Doing House Chores
One thing my mother tells me is,
"For your future wife, Denzil, I will teach you to maintain the house."
As I grow older, I'm coming at peace with doing chores. Physics has this concept called entropy. That the natural state of things reverts to chaos.
As humans, we're the unique in that we maintain order. Fighting off that entropy that pushes us toward chaos.
Next time you're procrastinating, do some house chores. That way, after all of your unproductively, the place is a bit tidier.
(Doing something productive in that time)
Although my mother tells me the importance of cleaning, it will only be until I finished Ego Is The Enemy that it finally clicked for me.
"...training was like sweeping the floor. Just because we’ve done it once, doesn’t mean the floor is clean forever. Every day the dust comes back. Every day we must sweep."
Chores serve me as a reminder that some things in life must be done. Neglect and laziness will be our undoing. Then, I think of the hypocrisy I impose myself for maintaining high standards of cleaning practices at work, but not at my very own home.
I joke that there must be some way for dust to not exist. Even thinking to myself if I can figure out some technology that can eliminate. Unfortunately, we do not live in a perfect world.
I think the resistance from doing household chores is thinking we can do something better with our time. Really? Am I that arrogant to think the maintenance of my own home is beneath me?

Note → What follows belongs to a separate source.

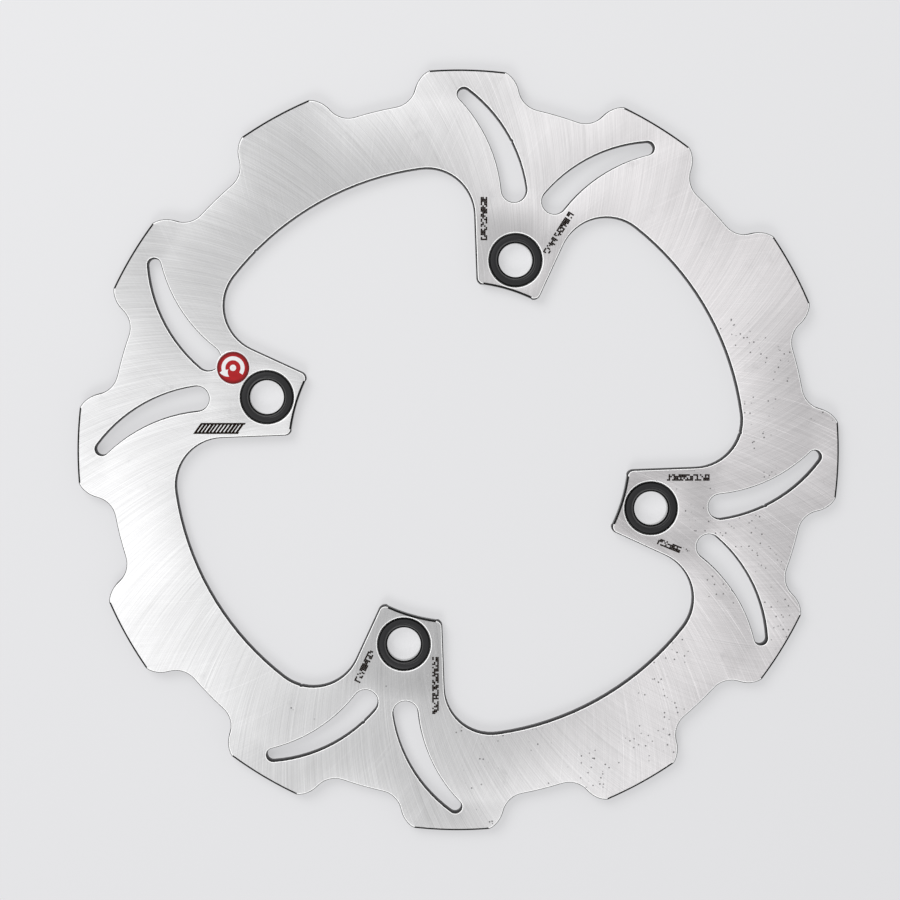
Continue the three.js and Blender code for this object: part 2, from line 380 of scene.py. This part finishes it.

What else would I be doing instead of cleaning? Watching brain rot? Like, what stops me from folding the clothes while listening to a podcast? I entertain myself as I organise the mess.
Then I notice in my own behaviour if my mother is around, I tend to be lazier with my maintenance. I remember when my mother and father were gone for a month on a trip, I took charge of the household chores.
I made sure that the house was sweep-ed everyday. The laundry done. Cleaning the bathroom once a week. Mop the floors once a week. Did the dishwasher. Cooked almost every night.
I had no safety net. I knew I was it.
Now, I'm more conscious of the grime. Before I did not. To dismiss my mother's eye for dirt and dust.
Rather than being lazy, I just do it. As the metaphor Ryan proposes, doing it one by one. Before it piles up and becomes unmanageable. It just is. It is what must be done. There's no around it.
To ignore one's obligation to the maintenance of his own house, is to let chaos invite itself into his door.
I read from somewhere that life is about the little joys in normality. If I can make my job in cleaning and maintenance to find it, I surely will.
PS If I become wealthy, will I pay someone else to maintain my home.
ONLY, if it makes financial sense. As, it costs me more money to do how chores vs paying someone else to do it.
(If I make $100/hr, and I choose to do one hour of chores, I'm -$100. However, paying someone $30/hr to do chores, I'm +$70)
That is to say, I'm not going to pay someone to clean up my own mess.
In the meantime, rather than thinking my time is worth a lot, I'll do my chores.